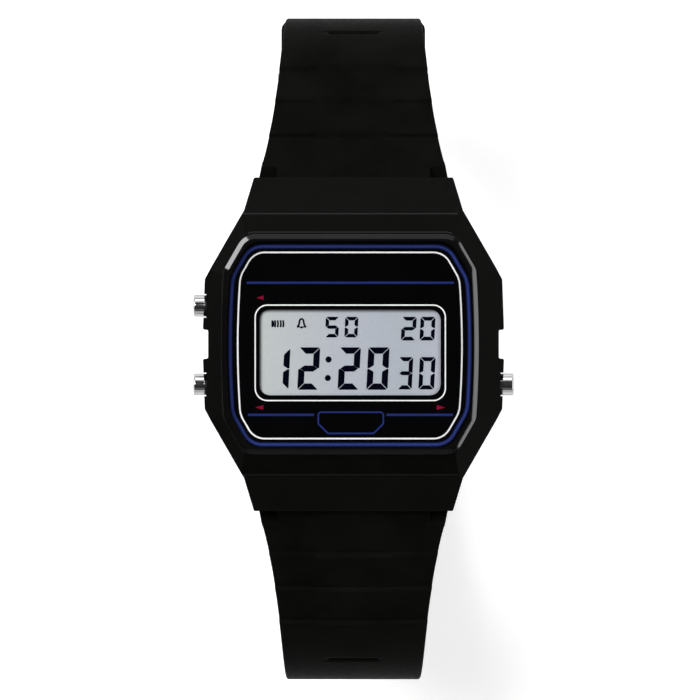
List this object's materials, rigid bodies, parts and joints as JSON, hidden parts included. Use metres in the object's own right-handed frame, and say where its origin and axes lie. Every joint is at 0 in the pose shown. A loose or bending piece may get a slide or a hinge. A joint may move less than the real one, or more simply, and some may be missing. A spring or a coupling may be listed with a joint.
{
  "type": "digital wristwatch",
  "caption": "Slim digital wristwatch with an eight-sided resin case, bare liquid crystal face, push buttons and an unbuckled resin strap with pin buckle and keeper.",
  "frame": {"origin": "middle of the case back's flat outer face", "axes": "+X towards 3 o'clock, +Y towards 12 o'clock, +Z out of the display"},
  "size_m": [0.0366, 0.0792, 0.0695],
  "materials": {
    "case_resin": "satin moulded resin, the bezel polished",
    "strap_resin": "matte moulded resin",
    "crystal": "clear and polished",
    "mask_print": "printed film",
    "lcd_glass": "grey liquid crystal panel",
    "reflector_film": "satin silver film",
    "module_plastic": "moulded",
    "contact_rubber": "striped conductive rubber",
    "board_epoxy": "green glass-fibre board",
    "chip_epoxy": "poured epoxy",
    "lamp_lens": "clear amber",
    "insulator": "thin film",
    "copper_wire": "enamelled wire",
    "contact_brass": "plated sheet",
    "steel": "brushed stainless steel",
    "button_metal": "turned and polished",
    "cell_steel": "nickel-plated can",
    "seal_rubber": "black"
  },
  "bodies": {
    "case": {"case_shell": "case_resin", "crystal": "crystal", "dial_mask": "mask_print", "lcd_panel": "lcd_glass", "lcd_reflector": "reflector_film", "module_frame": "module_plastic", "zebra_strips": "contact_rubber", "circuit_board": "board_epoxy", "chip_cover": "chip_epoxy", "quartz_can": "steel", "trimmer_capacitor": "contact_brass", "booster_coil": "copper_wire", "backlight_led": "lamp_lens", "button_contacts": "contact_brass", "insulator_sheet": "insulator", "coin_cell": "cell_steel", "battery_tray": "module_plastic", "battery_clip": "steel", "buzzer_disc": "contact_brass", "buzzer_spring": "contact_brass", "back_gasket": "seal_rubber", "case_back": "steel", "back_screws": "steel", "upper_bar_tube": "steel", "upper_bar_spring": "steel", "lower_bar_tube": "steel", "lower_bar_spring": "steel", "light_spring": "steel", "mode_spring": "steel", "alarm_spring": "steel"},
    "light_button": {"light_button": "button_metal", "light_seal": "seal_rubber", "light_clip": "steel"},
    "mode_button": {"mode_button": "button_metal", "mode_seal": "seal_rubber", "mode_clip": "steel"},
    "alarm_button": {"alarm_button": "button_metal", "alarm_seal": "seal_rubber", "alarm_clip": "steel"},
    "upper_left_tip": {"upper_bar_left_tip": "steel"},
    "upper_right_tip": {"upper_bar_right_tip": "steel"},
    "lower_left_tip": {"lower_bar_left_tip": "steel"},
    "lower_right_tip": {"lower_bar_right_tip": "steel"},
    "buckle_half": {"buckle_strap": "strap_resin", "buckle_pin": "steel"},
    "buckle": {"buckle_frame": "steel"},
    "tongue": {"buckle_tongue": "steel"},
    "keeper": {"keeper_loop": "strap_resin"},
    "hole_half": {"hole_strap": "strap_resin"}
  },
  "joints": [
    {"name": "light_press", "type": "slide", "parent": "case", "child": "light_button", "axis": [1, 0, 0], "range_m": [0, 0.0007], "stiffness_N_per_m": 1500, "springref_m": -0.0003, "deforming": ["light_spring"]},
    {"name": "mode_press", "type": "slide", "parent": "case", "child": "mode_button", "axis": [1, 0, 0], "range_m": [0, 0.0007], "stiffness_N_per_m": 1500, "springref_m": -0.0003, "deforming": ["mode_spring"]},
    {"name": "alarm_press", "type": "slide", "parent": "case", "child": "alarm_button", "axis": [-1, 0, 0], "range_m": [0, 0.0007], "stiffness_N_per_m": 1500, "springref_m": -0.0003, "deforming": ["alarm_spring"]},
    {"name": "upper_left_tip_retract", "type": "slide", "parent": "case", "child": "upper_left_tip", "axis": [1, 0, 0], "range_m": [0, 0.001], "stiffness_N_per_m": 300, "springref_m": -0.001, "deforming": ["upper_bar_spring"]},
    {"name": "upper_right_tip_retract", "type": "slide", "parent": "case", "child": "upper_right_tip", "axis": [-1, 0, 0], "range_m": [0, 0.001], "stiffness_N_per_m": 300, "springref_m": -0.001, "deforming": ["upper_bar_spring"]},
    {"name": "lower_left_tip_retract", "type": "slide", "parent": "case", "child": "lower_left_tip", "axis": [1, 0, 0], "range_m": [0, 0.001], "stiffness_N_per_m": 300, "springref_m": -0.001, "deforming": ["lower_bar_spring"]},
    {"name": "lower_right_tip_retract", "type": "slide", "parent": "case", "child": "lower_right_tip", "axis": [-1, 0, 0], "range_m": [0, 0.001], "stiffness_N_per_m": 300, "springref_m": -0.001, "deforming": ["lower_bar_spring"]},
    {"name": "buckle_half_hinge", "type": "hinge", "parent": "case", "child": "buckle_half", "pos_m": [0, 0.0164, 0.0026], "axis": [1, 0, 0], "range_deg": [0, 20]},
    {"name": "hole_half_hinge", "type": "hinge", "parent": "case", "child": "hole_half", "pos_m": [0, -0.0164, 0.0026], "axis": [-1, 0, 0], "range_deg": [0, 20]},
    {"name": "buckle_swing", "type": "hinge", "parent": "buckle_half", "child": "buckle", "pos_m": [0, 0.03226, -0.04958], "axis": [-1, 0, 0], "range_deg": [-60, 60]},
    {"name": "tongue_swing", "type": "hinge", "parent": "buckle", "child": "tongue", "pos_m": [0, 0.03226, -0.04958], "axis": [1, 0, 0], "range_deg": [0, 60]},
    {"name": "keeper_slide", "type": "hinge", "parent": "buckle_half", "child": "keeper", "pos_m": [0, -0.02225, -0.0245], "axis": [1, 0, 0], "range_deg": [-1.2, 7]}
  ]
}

* * *

- [Exercise brief] Extract all of the data shown above without alteration.

- [Task solution]
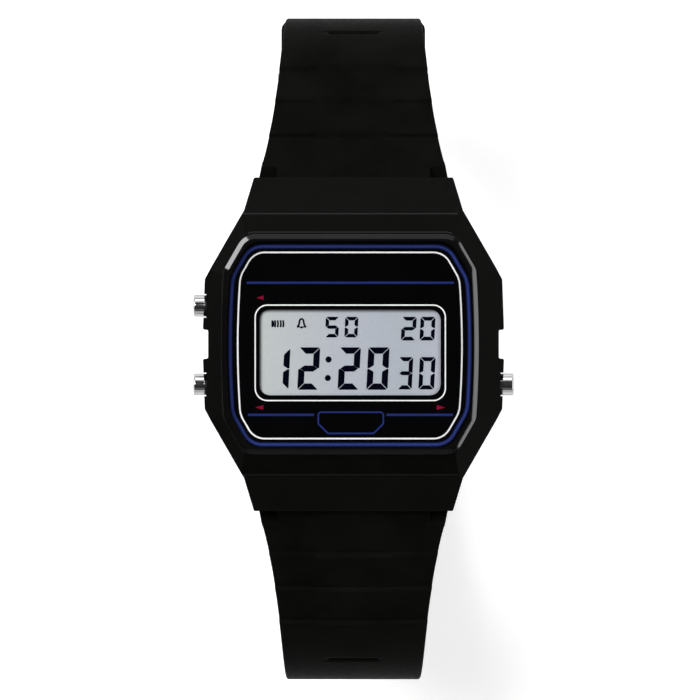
List this object's materials, rigid bodies, parts and joints as JSON, hidden parts included. Use metres in the object's own right-handed frame, and say where its origin and axes lie. Every joint is at 0 in the pose shown. A loose or bending piece may get a slide or a hinge. A joint may move less than the real one, or more simply, and some may be missing. A spring or a coupling may be listed with a joint.
{
  "type": "digital wristwatch",
  "caption": "Slim digital wristwatch with an eight-sided resin case, bare liquid crystal face, push buttons and an unbuckled resin strap with pin buckle and keeper.",
  "frame": {"origin": "middle of the case back's flat outer face", "axes": "+X towards 3 o'clock, +Y towards 12 o'clock, +Z out of the display"},
  "size_m": [0.0366, 0.0792, 0.0695],
  "materials": {
    "case_resin": "satin moulded resin, the bezel polished",
    "strap_resin": "matte moulded resin",
    "crystal": "clear and polished",
    "mask_print": "printed film",
    "lcd_glass": "grey liquid crystal panel",
    "reflector_film": "satin silver film",
    "module_plastic": "moulded",
    "contact_rubber": "striped conductive rubber",
    "board_epoxy": "green glass-fibre board",
    "chip_epoxy": "poured epoxy",
    "lamp_lens": "clear amber",
    "insulator": "thin film",
    "copper_wire": "enamelled wire",
    "contact_brass": "plated sheet",
    "steel": "brushed stainless steel",
    "button_metal": "turned and polished",
    "cell_steel": "nickel-plated can",
    "seal_rubber": "black"
  },
  "bodies": {
    "case": {"case_shell": "case_resin", "crystal": "crystal", "dial_mask": "mask_print", "lcd_panel": "lcd_glass", "lcd_reflector": "reflector_film", "module_frame": "module_plastic", "zebra_strips": "contact_rubber", "circuit_board": "board_epoxy", "chip_cover": "chip_epoxy", "quartz_can": "steel", "trimmer_capacitor": "contact_brass", "booster_coil": "copper_wire", "backlight_led": "lamp_lens", "button_contacts": "contact_brass", "insulator_sheet": "insulator", "coin_cell": "cell_steel", "battery_tray": "module_plastic", "battery_clip": "steel", "buzzer_disc": "contact_brass", "buzzer_spring": "contact_brass", "back_gasket": "seal_rubber", "case_back": "steel", "back_screws": "steel", "upper_bar_tube": "steel", "upper_bar_spring": "steel", "lower_bar_tube": "steel", "lower_bar_spring": "steel", "light_spring": "steel", "mode_spring": "steel", "alarm_spring": "steel"},
    "light_button": {"light_button": "button_metal", "light_seal": "seal_rubber", "light_clip": "steel"},
    "mode_button": {"mode_button": "button_metal", "mode_seal": "seal_rubber", "mode_clip": "steel"},
    "alarm_button": {"alarm_button": "button_metal", "alarm_seal": "seal_rubber", "alarm_clip": "steel"},
    "upper_left_tip": {"upper_bar_left_tip": "steel"},
    "upper_right_tip": {"upper_bar_right_tip": "steel"},
    "lower_left_tip": {"lower_bar_left_tip": "steel"},
    "lower_right_tip": {"lower_bar_right_tip": "steel"},
    "buckle_half": {"buckle_strap": "strap_resin", "buckle_pin": "steel"},
    "buckle": {"buckle_frame": "steel"},
    "tongue": {"buckle_tongue": "steel"},
    "keeper": {"keeper_loop": "strap_resin"},
    "hole_half": {"hole_strap": "strap_resin"}
  },
  "joints": [
    {"name": "light_press", "type": "slide", "parent": "case", "child": "light_button", "axis": [1, 0, 0], "range_m": [0, 0.0007], "stiffness_N_per_m": 1500, "springref_m": -0.0003, "deforming": ["light_spring"]},
    {"name": "mode_press", "type": "slide", "parent": "case", "child": "mode_button", "axis": [1, 0, 0], "range_m": [0, 0.0007], "stiffness_N_per_m": 1500, "springref_m": -0.0003, "deforming": ["mode_spring"]},
    {"name": "alarm_press", "type": "slide", "parent": "case", "child": "alarm_button", "axis": [-1, 0, 0], "range_m": [0, 0.0007], "stiffness_N_per_m": 1500, "springref_m": -0.0003, "deforming": ["alarm_spring"]},
    {"name": "upper_left_tip_retract", "type": "slide", "parent": "case", "child": "upper_left_tip", "axis": [1, 0, 0], "range_m": [0, 0.001], "stiffness_N_per_m": 300, "springref_m": -0.001, "deforming": ["upper_bar_spring"]},
    {"name": "upper_right_tip_retract", "type": "slide", "parent": "case", "child": "upper_right_tip", "axis": [-1, 0, 0], "range_m": [0, 0.001], "stiffness_N_per_m": 300, "springref_m": -0.001, "deforming": ["upper_bar_spring"]},
    {"name": "lower_left_tip_retract", "type": "slide", "parent": "case", "child": "lower_left_tip", "axis": [1, 0, 0], "range_m": [0, 0.001], "stiffness_N_per_m": 300, "springref_m": -0.001, "deforming": ["lower_bar_spring"]},
    {"name": "lower_right_tip_retract", "type": "slide", "parent": "case", "child": "lower_right_tip", "axis": [-1, 0, 0], "range_m": [0, 0.001], "stiffness_N_per_m": 300, "springref_m": -0.001, "deforming": ["lower_bar_spring"]},
    {"name": "buckle_half_hinge", "type": "hinge", "parent": "case", "child": "buckle_half", "pos_m": [0, 0.0164, 0.0026], "axis": [1, 0, 0], "range_deg": [0, 20]},
    {"name": "hole_half_hinge", "type": "hinge", "parent": "case", "child": "hole_half", "pos_m": [0, -0.0164, 0.0026], "axis": [-1, 0, 0], "range_deg": [0, 20]},
    {"name": "buckle_swing", "type": "hinge", "parent": "buckle_half", "child": "buckle", "pos_m": [0, 0.03226, -0.04958], "axis": [-1, 0, 0], "range_deg": [-60, 60]},
    {"name": "tongue_swing", "type": "hinge", "parent": "buckle", "child": "tongue", "pos_m": [0, 0.03226, -0.04958], "axis": [1, 0, 0], "range_deg": [0, 60]},
    {"name": "keeper_slide", "type": "hinge", "parent": "buckle_half", "child": "keeper", "pos_m": [0, -0.02225, -0.0245], "axis": [1, 0, 0], "range_deg": [-1.2, 7]}
  ]
}